Bark Difference Track Normalization
Usage
norm_track_barkz(
.data,
...,
.token_id_col,
.by = NULL,
.time_col = NULL,
.order = 5,
.return_dct = FALSE,
.drop_orig = FALSE,
.names = "{.formant}_bz",
.silent = FALSE
)
Arguments
- .data
A data frame containing vowel formant data
- ...
<tidy-select>
One or more unquoted expressions separated by commas. These should target the vowel formant data columns.- .token_id_col
<data-masking>
A column that identifies token ids.- .by
<tidy-select>
A selection of columns to group by. Typically a column of speaker IDs.- .time_col
<data-masking>
A time column. (optional)- .order
The number of DCT parameters to use.
- .return_dct
Whether or not the normalized DCT coefficients themselves should be returned.
- .drop_orig
Should the originally targeted columns be dropped.
- .names
A
glue::glue()
expression for naming the normalized data columns. The"{.formant}"
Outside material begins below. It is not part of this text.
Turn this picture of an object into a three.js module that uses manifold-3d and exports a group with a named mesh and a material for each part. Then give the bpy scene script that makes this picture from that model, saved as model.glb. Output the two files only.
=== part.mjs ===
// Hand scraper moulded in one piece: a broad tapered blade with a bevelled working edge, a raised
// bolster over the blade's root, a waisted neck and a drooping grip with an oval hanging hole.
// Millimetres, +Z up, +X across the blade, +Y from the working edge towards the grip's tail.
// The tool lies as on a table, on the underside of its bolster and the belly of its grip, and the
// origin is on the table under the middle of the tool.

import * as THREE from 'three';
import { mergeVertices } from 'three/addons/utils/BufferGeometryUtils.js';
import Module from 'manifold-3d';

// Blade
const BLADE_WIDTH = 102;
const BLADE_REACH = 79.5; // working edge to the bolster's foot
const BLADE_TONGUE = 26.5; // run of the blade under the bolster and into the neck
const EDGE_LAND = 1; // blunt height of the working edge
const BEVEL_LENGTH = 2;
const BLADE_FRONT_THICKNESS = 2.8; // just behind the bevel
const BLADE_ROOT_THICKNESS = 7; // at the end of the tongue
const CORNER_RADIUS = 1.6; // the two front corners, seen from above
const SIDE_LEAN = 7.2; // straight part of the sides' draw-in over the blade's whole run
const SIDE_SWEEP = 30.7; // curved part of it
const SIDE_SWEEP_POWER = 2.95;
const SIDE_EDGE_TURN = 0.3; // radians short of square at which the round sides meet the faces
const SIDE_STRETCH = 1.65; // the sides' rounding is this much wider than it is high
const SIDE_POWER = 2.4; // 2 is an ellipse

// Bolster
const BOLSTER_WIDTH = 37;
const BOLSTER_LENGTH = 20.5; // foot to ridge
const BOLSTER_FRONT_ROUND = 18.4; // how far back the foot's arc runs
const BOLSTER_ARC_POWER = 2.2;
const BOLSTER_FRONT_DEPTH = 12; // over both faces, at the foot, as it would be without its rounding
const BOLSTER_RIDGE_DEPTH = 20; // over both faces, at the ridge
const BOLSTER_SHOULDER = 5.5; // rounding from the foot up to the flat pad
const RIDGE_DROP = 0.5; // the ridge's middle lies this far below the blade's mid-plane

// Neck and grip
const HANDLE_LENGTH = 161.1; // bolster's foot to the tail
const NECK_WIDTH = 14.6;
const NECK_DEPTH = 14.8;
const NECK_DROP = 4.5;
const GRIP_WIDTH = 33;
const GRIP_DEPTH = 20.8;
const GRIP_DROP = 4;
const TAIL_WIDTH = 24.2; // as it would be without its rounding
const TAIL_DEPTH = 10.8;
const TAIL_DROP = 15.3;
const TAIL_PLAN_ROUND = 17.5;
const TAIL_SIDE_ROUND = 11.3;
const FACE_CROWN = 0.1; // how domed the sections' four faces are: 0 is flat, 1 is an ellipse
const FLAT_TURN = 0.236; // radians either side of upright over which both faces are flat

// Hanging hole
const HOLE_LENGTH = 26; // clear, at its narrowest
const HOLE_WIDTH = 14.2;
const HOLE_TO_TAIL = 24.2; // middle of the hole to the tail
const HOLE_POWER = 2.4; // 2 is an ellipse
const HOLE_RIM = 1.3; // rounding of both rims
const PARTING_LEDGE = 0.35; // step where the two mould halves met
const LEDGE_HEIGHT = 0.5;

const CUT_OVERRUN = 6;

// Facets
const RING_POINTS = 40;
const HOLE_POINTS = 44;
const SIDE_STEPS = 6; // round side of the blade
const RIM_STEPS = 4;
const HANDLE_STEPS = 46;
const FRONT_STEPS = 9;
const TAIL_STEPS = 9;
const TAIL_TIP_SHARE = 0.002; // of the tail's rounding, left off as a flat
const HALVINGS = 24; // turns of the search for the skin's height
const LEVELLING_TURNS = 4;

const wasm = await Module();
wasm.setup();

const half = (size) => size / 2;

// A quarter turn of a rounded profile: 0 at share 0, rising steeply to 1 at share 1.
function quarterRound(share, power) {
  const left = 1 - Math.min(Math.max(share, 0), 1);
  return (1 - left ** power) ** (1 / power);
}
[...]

portion corresponds to the name of the original formant columns.- .silent
Whether or not the informational message should be printed.
Value
A data frame of either normalized formant tracks, or normalized DCT parameters.
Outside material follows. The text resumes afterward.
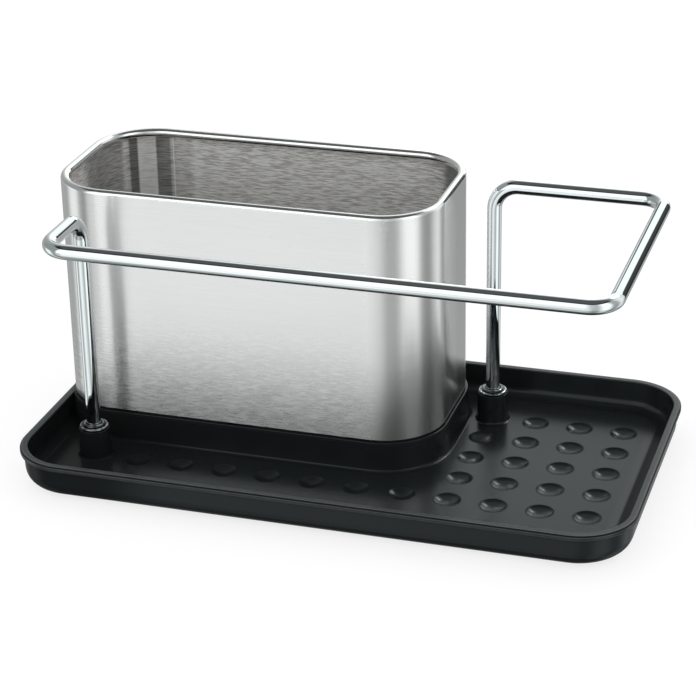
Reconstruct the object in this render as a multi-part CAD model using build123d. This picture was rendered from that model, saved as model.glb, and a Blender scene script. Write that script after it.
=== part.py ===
from build123d import *
import math
import os

# A kitchen sink caddy, in millimetres.
# The origin is on the table, under the middle of the whole caddy. X runs along the long side,
# Y runs from the front to the back and Z is up.

# Tray
tray_length = 300.0
tray_width = 166.5
tray_height = 18.0
tray_depth = 13.9
tray_corner_radius = 28.0
tray_draft = 4.0
rim_width = 3.8
rim_inner_round = 0.6
lip_overhang = 1.3
lip_height = 2.8
lip_round = 0.7
tray_foot_radius = 8.0
tray_inside_radius = 5.0
floor_thickness = 2.2
base_ring_width = 3.0

# Rubber feet, each in a shallow seat in a pad under the tray
foot_height = 1.0
foot_radius = 7.0
foot_seat_depth = 1.2
foot_seat_gap = 0.1
foot_edge_round = 0.4
foot_pad_radius = 9.5
foot_pad_inset = 24.0

# Utensil box: a sheet wall with its top edge rolled inward
box_length = 191.6
box_width = 94.6
box_height = 114.0
box_corner_radius = 30.0
box_sheet = 0.8
box_back_gap = 9.0
curl_radius = 2.2
curl_turn = 300.0

# Raised plinth of the tray, which carries the box, and the pad on it that centres the box
plinth_rise = 1.0
plinth_ledge = 1.2
plinth_setback = 0.4
plinth_back_inset = 5.0
plinth_draft = 4.0
plinth_foot_radius = 1.6
plinth_edge_round = 0.4
plinth_wall = 2.4
plinth_rim_lap = 1.0
pad_inset = 9.0
pad_height = 2.0
pad_edge_round = 0.4

# Moulded base that plugs into the box from below
base_flange = 1.0
base_flange_setback = 0.9
base_plug_height = 9.0
base_plug_gap = 0.15
base_wall = 2.2
base_floor = 2.2
pad_side_gap = 0.5
pad_top_gap = 0.4
drain_length = 22.0
drain_width = 4.0
drain_pitch_x = 32.0
drain_pitch_y = 18.0
drain_columns = 5
drain_rows = 3
notch_width = 14.0
notch_pitch = 60.0
notch_count = 3

# Hollows in the tray floor, on a square grid that starts at the right socket
dimple_pitch = 22.15
dimple_radius = 6.2
dimple_depth = 2.1
dimple_lip = 0.8
dimple_edge_gap = 20.0
dimple_box_gap = 10.0
dimple_socket_gap = 3.0

# Sockets for the rail, moulded on the tray floor beside the box and in front of it
right_socket_gap = 13.8
right_socket_inset = 34.35
left_socket_gap = 19.35
left_socket_inset = 29.8
socket_radius = 7.3
socket_draft = 2.0
socket_foot_radius = 1.2
socket_edge_round = 0.3
socket_depth = 13.4

# Rail: one bent rod that stands in the two sockets
rod_radius = 3.5
rod_gap = 0.05
rod_end_gap = 0.4
rod_end_chamfer = 0.6
rail_height = 110.5
rail_bend_radius = 12.0
rail_least_straight = 0.5
rail_overhang = 3.0
rail_right_inset = 6.6

# Collars on the rod, which stop it on the sockets
collar_radius = 7.0
collar_disc = 1.5
collar_hub_radius = 5.2
collar_hub = 0.9
collar_round = 0.4

# One overrun for all cutting tools, and one slack for finding edges and faces by their height
overrun = 5.0
level_slack = 0.001

# Levels worked out from the sizes above
tray_bottom = foot_height
rim_z = tray_bottom + tray_height
floor_z = rim_z - tray_depth
floor_under_z = floor_z - floor_thickness
plinth_z = rim_z + plinth_rise
pad_z = plinth_z + pad_height
box_z = plinth_z + base_flange
rail_z = rim_z + rail_height
socket_bottom = plinth_z - socket_depth
rod_bottom = socket_bottom + rod_end_gap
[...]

A data frame of Bark difference normalized formant tracks.
Details
This is a within-token normalization technique. First all formants are converted to Bark (see hz_to_bark), then, within each token, F3 is subtracted from F1 and F2.
$$ \hat{F}_{ij} = F_{ij} - L_j $$
$$ L_j = F_{3j} $$
References
Syrdal, A. K., & Gopal, H. S. (1986). A perceptual model of vowel recognition based on the auditory representation of American English vowels. The Journal of the Acoustical Society of America, 79(4), 1086–1100. doi:10.1121/1.393381
Examples
library(tidynorm)
library(dplyr)
ggplot2_inst <- require(ggplot2)
track_subset <- speaker_tracks |>
filter(
.by = c(speaker, id),
if_all(
F1:F3,
.fns = \(x) mean(is.finite(x)) > 0.9
),
row_number() %% 2 == 1
)
track_norm <- track_subset |>
norm_track_barkz(
F1:F3,
.by = speaker,
.token_id_col = id,
.time_col = t,
.drop_orig = TRUE
)
#> Normalization info
#> • normalized with `tidynorm::norm_track_barkz()`
#> • normalized `F1`, `F2`, and `F3`
#> • normalized values in `F1_bz`, `F2_bz`, and `F3_bz`
#> • token id column: `id`
#> • time column: `t`
#> • grouped by `speaker`
#> • within formant: FALSE
#> • within token: TRUE
#> • (.formant - .formant[3])/(1/sqrt(2))
#>
if (ggplot2_inst) {
track_norm |>
ggplot(
aes(F2_bz, F1_bz, color = speaker)
) +
stat_density_2d(bins = 4) +
scale_x_reverse() +
scale_y_reverse() +
scale_color_brewer(palette = "Dark2") +
coord_fixed()
}
# returning the DCT coefficients
track_norm_dct <- track_subset |>
norm_track_barkz(
F1:F3,
.by = speaker,
.token_id_col = id,
.time_col = t,
.drop_orig = TRUE,
.return_dct = TRUE,
.names = "{.formant}_bz"
)
#> Normalization info
#> • normalized with `tidynorm::norm_track_barkz()`
#> • normalized `F1`, `F2`, and `F3`
#> • normalized values in `F1_bz`, `F2_bz`, and `F3_bz`
#> • token id column: `id`
#> • DCT parameter column: `.param`
#> • grouped by `speaker`
#> • within formant: FALSE
#> • within token: TRUE
#> • (.formant - .formant[3])/(1/sqrt(2))
#>
track_norm_means <- track_norm_dct |>
summarise(
.by = c(speaker, vowel, .param),
across(
ends_with("_bz"),
mean
)
) |>
reframe_with_idct(
ends_with("_bz"),
.by = speaker,
.token_id_col = vowel,
.param_col = .param
)
if (ggplot2_inst) {
track_norm_means |>
ggplot(
aes(F2_bz, F1_bz, color = speaker)
) +
geom_path(
aes(
group = interaction(speaker, vowel)
)
) +
scale_x_reverse() +
scale_y_reverse() +
scale_color_brewer(palette = "Dark2") +
coord_fixed()
}